Updated: May 2, 2022

Hey Rowdy Rockers and Young Grasshoppers,


I wanted to write about something that has been on my mind a lot lately now that I'm once again teaching music lessons full time. As I ponder diagram after diagram of music theory nerdery, roman numeral systems, chord charts, and song after song of various artists that my students crave to master, I wonder...what are all the diagrams missing?



I sometimes joke with my students that most Western music can be understood with a few simple musical equations. But I don't like thinking about music as an equation to be "solved."


Music is a conversation. It's an ebb, and flow. It's a state of mind where logic and rationalization are met with mischief and passion. Where tricky questions are met with their strongest answers. Where tension meets release. Where math meets love.


Pure feeling.


When you hear some of your favorite songs, the songs you grew up listening too, what is it that makes them so special?


In this digital age, so many things can be reduced to ones and zeros, and some would argue that music can as well. But how can we measure the feeling and emotional connection of a singer like Alicia Keys? Why is it so awesome to hear the string noise of the acoustic guitar in The Black Keys' "Little Black Submarine"? How could an android ever play a truly accurate version of Jimi Hendrix's rendition of the "Star Spangled Banner?"
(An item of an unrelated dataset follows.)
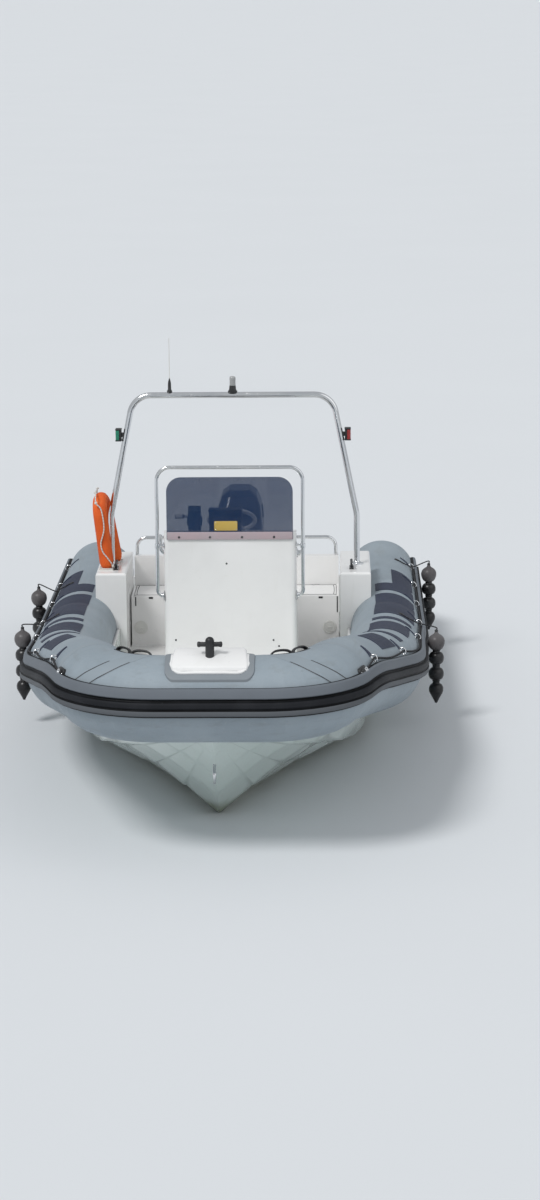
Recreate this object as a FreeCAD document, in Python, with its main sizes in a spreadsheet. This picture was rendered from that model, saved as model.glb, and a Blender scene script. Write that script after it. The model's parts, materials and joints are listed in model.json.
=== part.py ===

And what's more, would a machine be able to write a song that really moves you?


In this digital age, some aspects of music may become a lost art if we aren't careful. If we remove the aspect of musical conversation, we're left with braindead techno zombie edm on endless repeat.


Learning to be free when playing is truly an art. It takes years and years to master. You think, the guitar speaks. You aren't bound to any scale or time or rhythm. You know the rules and the finer points so well that you know where to bend and break them...AS YOU SEE FIT! This is my goal for ALL my students. It is not enough to play what's on the page. We also have to learn to play what's in our souls.


These days, our souls are being stifled. Rest assured, I am here, ready to have a musical conversation with you. If you're reading this then you're not dead yet, so there is still hope for you.